The screenshot above shows all sessions for a socket. Users can ‘end’ and a session by clicking the “Terminate Session” link.
What happens under the covers is that as soon as this link is clicked, it will be marked as “to be terminated” in our back-end systems. This action feeds into our policy distribution engine, which will make sure the termination request is distributed to all edge servers. Typically it takes about two seconds for the termination request to be fully processed by all edge nodes globally.
We’ve further extended the Continuous Access Evaluation code, to also look at the “session termination status”. This means that not only does a user need to have the correct permissions, it also requires the individual session to be in good standing. Termination of a session means the session is invalidated and as a result, the user is forced to log in again. Make sure to watch the video at the top of this blog to see this in action.
Network flow termination
Finally, when the edge nodes receive the termination request, it will also kill any live TCP sessions associated with this session. By doing so, long-lived sessions such as SSH are continuously evaluated and destroyed when requested by the administrator. You’re indeed killing live TCP flows based on the user’s identity and session status, with the click of a button, pretty cool, right?!
Terminating a session from the portal is cool and useful, but it’s just the beginning. The portal is completely stateless and all actions are directly handled by our underlying public API. This means that session management is a fully supported API feature and can be used by future, more advanced features.
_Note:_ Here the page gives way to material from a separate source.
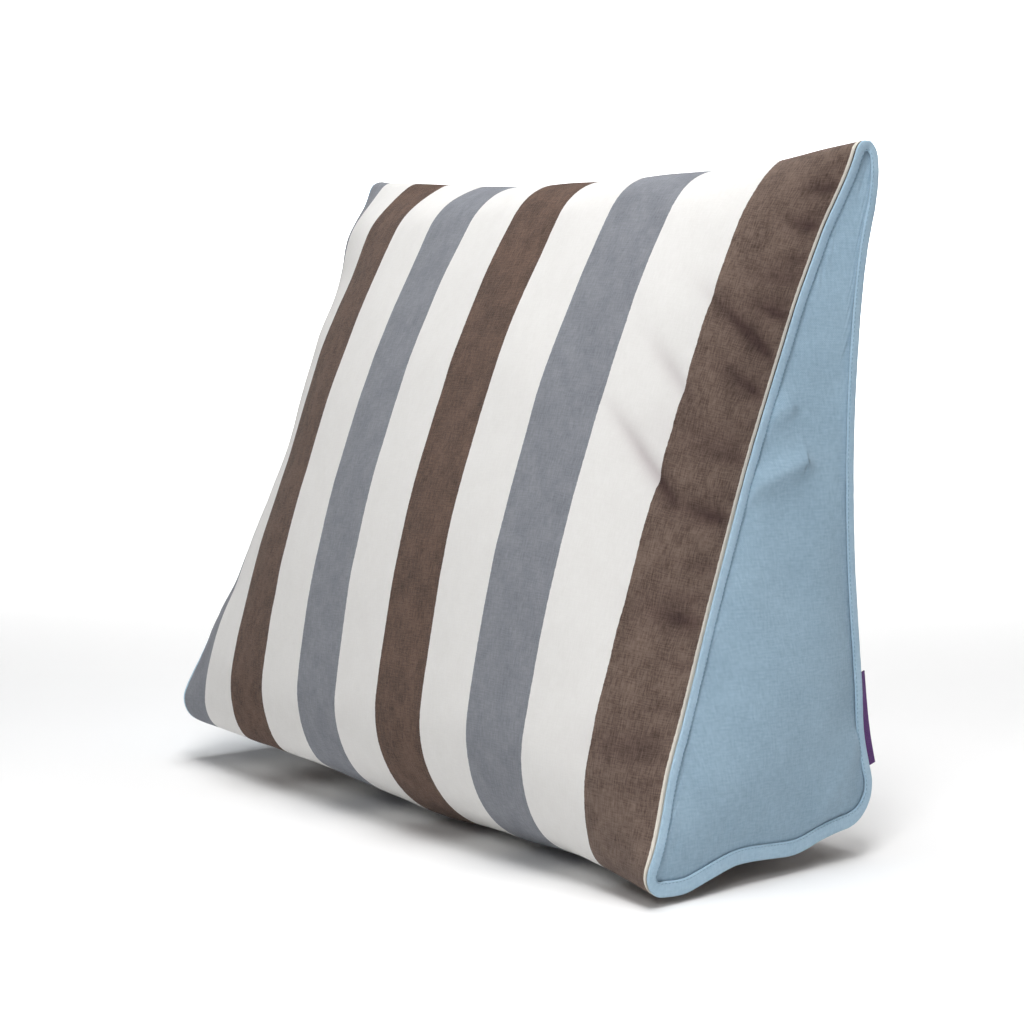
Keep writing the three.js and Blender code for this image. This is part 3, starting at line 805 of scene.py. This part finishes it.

For example, one could imagine a future application, possibly custom to your organization, that is using our RESTful API to analyze all sessions in real-time and may terminate sessions when they’re considered suspicious or otherwise out of policy.
In this blog, we looked at session management. We started by going over the continuous access evaluation features of mysocket. We saw how each request is evaluated to ensure the identity requesting access does have the correct permissions. Continuous access evaluation allows administrators to make permission changes and have them be live in real-time.
We saw how mysocket is logging all sessions in real-time and how they’re accessible via both the API and the portal. Giving you the ability to have up-to-date information about who is accessing what resources, when, and from where.
Finally, we demonstrated the ability to terminate sessions from the portal. This is a great feature to help us terminate long-lived TCP sessions such as SSH sessions. Or revoke access to previously approved sessions, forcing a user to log in again.
I’m pretty happy with the results. Building this required quite a bit of architectural changes and made the service as a whole better and increasingly more reliable. I’m confident that the ability to make changes to sessions in real-time will continue to pay off going forward.